Speaking yesterday, Prime Minister Anthony Albanese proclaimed: “There is no equivalence between a terrorist organisation like Hamas... They confirmed on October 7 with the violent murders and the capturing of hostages that occurred on October 7, that that was the right designation for them to have and… should not be compared with any nation state.”

There is indeed no equivalence between Israel and Hamas, but in precisely the opposite sense to the lying statements of the government.

What occurred on October 7 had the character of an inevitable uprising of the long-oppressed. It came in the context of 75 years of dispossession and brutal oppression of the Palestinians, including a 16-year Israeli blockade of the Gaza Strip. Previous peaceful protests, including the 2018–2019 right-of-return marches to the Gaza border wall, were routinely fired upon by the Israel Defence Forces, claiming hundreds of lives.

The hysterical references to October 7 also ignore the role of the Israeli government on that day. It has since been established that the Zionist regime was pre-warned of the assault and stood its soldiers down to create a pretext so that the long-planned destruction of Gaza could be carried out.

Hamas is a bourgeois nationalist organisation that has at various points in its existence functioned as something of a client of the Israeli regime, keeping other armed organisations and the masses in check. Its weaponry is primitive, as opposed to Israel, which receives tens of billions in arms and funding from the US and the other major powers, to play its role as a beachhead of imperialism throughout the region.

Israel, building on the “war on terror” methods of the US and its allies, including Australia, has perpetrated some of the worst war crimes of the past eighty years. Its actions have legitimately raised comparisons with the Nazi regime, in that Israel is an advanced industrial state seeking the extermination of an oppressed population.

Albanese’s comments yesterday followed complaints from Zionist groups, the Murdoch media and the Liberal-National opposition that he had not joined Biden and Netanyahu in vitriolic denunciation of the ICC and defence of Israel. Albanese has now obliged.

His initial response was a pathetic attempt to deflect from Australia’s complicity. Albanese absurdly claimed he did not “have a view” on the warrants and then stated, “I don’t comment on court processes in Australia, let alone court processes globally which Australia is not a party.”

The prime minister seemed to be invoking the separation of powers, which bars interference by the executive branch, the government, over the Australian judiciary. It has no bearing on Albanese’s or any government minister’s ability to comment on the actions of the ICC.

With his comments on Thursday, Albanese dispensed with this silly charade, making clear comments directed against the actions of the international court. That is, de facto, an attack on the framework of international law and an insistence that it does not apply to US and Australian allies.

So too was the assertion by DFAT and government ministers that Israel had a “right to defend itself” from Hamas’s attack. As United Nations Special Rapporteur Francesca Albanese and other experts have noted time and again during the genocide, a nation state has no such right over the population of a territory that it is illegally occupying.

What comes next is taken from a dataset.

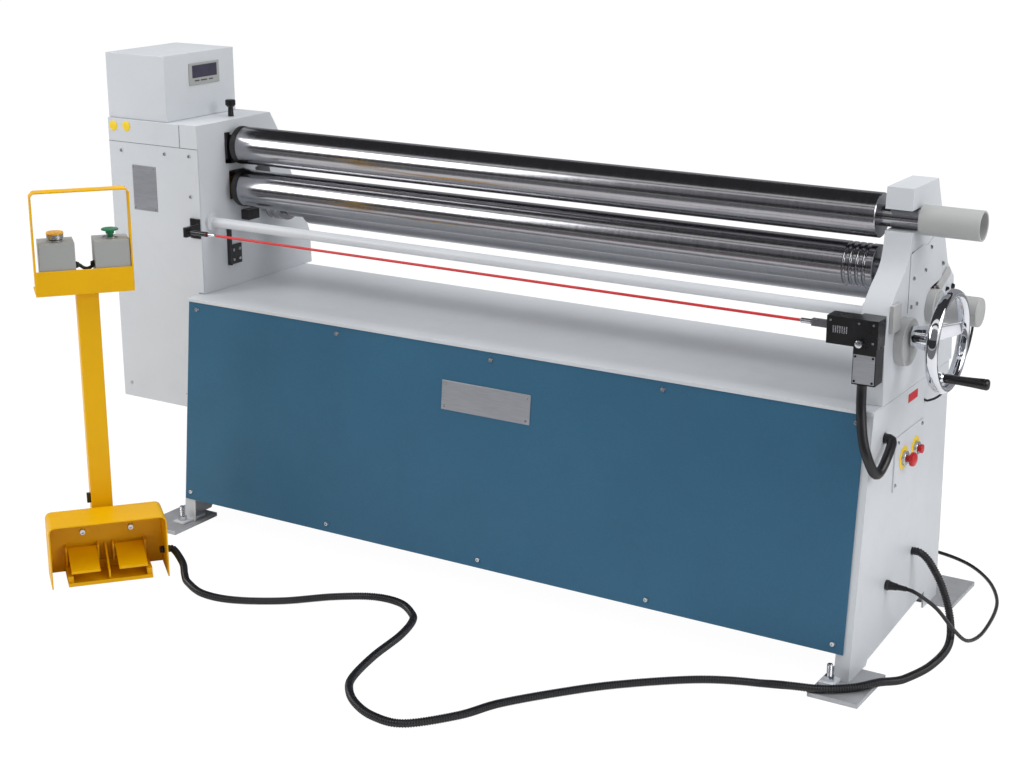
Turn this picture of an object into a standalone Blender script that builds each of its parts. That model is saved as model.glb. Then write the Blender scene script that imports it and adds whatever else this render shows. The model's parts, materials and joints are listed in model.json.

Labor’s hostility to the ICC warrants and Albanese’s initial fiction that he could not even comment are belied by the government’s record. In March 2023, when the ICC issued a warrant for the arrest of Russian President Vladimir Putin on charges of war crimes in Ukraine, it was immediately “welcomed” by DFAT and Labor.

Whatever crimes Russia has committed in Ukraine pale in comparison to the systematic slaughter being perpetrated by Israel. The conflict in Eastern Europe, moreover, is not the result of unprovoked “Russian aggression” but is a US-NATO proxy war aimed at inflicting a military defeat on Moscow effecting regime change and dismembering and occupying it. Australia has actively participated, funnelling more than a billion dollars of aid to Washington’s fascistic client state in Kyiv, most of it in weaponry to be directed against Russia.

The Labor government has not only backed the ICC move against Putin, but has invoked it in formulating its policy. As recently as February, Foreign Minister Wong issued a statement unveiling new sanctions on Russian government representatives, declaring that these were in line with the ICC’s warrants.

The differing responses are another graphic expression of imperialist hypocrisy. They underscore the extent to which Labor is marching in lockstep with the US, as it oversees the genocide in Gaza, the proxy war against Russia and preparations for a catastrophic conflict with China in the Indo-Pacific.

It should be recalled that in March, a group of lawyers referred Albanese and his government to the ICC for investigation on charges of complicity in the Gaza genocide. In a meticulous brief, they outlined Labor’s repeated legitimisation of Israeli war crimes, as well as Australia’s assistance, political, diplomatic and material. Albanese could not refute that brief, instead vaguely dismissing it as “disinformation.”

That response and the current assault on the ICC demonstrate that the genocide will not be ended through the international courts or any other official mechanism. Instead, what is posed is the need for the independent intervention of the working class, against all of the governments responsible, the broader eruption of imperialist militarism and its root cause, the capitalist system.